The exercise:
Your task is to copy every line of the records below that contains "Then".

Input records:
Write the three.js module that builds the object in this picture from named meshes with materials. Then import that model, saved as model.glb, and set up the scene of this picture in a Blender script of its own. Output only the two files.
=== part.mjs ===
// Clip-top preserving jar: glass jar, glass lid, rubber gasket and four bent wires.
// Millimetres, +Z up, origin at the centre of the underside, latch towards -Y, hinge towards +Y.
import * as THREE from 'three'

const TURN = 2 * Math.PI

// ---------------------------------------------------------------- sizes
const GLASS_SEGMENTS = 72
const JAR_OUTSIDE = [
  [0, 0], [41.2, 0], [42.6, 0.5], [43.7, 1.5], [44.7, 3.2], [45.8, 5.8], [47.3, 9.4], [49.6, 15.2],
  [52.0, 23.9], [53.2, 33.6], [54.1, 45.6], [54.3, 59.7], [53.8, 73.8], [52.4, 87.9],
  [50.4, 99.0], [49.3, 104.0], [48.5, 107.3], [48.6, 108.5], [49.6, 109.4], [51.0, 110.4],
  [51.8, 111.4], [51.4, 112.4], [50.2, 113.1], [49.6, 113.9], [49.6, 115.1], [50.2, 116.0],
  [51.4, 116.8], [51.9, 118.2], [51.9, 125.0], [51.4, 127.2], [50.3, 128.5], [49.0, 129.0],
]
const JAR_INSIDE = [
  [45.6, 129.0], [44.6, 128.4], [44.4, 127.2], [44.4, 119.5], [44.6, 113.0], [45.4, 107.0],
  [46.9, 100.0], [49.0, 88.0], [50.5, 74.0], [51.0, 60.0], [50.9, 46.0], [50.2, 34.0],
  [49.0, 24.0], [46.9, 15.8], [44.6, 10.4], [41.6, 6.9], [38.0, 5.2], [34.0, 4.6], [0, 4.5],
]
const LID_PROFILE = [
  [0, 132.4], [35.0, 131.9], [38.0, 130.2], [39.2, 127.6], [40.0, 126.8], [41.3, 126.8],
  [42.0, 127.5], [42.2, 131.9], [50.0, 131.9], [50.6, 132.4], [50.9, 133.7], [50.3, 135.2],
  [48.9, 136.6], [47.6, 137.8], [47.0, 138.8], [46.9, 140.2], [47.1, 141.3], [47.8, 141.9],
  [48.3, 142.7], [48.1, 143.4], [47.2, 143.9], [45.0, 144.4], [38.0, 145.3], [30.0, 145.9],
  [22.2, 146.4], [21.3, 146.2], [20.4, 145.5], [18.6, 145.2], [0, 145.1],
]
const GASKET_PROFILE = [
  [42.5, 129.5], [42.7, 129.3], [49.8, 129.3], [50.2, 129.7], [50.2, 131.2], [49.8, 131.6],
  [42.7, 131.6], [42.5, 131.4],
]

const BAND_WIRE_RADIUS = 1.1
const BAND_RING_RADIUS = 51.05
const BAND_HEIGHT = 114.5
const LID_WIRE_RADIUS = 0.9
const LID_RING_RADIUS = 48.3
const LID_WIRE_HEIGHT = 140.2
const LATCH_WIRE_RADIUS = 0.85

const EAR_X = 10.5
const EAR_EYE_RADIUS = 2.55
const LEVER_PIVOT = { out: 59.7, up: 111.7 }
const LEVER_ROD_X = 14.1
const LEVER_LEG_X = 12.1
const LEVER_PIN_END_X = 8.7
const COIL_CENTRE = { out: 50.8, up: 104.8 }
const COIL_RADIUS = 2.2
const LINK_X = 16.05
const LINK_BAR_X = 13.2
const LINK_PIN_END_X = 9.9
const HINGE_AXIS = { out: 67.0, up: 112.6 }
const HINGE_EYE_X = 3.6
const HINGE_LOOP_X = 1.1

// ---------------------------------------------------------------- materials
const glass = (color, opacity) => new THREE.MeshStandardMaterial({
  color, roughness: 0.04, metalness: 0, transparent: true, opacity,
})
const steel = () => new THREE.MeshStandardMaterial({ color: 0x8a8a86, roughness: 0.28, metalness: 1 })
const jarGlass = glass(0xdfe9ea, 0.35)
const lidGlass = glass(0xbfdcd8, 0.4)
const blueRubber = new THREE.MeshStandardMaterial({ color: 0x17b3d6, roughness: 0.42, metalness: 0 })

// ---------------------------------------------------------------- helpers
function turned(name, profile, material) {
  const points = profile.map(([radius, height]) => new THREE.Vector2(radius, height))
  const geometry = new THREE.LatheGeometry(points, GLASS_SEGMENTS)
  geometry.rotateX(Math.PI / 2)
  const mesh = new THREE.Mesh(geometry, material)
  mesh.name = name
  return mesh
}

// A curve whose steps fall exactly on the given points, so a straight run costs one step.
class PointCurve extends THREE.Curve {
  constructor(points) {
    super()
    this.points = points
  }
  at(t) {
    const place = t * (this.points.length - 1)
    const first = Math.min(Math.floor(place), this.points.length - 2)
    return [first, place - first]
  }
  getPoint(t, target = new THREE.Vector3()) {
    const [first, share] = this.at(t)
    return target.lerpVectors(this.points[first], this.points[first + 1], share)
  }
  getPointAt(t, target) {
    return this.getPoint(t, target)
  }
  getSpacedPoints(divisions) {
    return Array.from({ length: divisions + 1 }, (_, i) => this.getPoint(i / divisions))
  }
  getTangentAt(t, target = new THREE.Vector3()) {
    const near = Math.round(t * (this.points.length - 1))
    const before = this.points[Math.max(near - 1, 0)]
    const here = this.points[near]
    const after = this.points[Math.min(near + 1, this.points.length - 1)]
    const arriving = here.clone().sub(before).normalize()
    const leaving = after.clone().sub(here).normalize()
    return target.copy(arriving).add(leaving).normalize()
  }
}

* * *

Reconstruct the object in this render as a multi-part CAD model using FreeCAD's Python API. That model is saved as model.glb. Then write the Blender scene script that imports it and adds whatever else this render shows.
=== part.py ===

Solution to this task:
Write the three.js module that builds the object in this picture from named meshes with materials. Then import that model, saved as model.glb, and set up the scene of this picture in a Blender script of its own. Output only the two files.
Reconstruct the object in this render as a multi-part CAD model using FreeCAD's Python API. That model is saved as model.glb. Then write the Blender scene script that imports it and adds whatever else this render shows.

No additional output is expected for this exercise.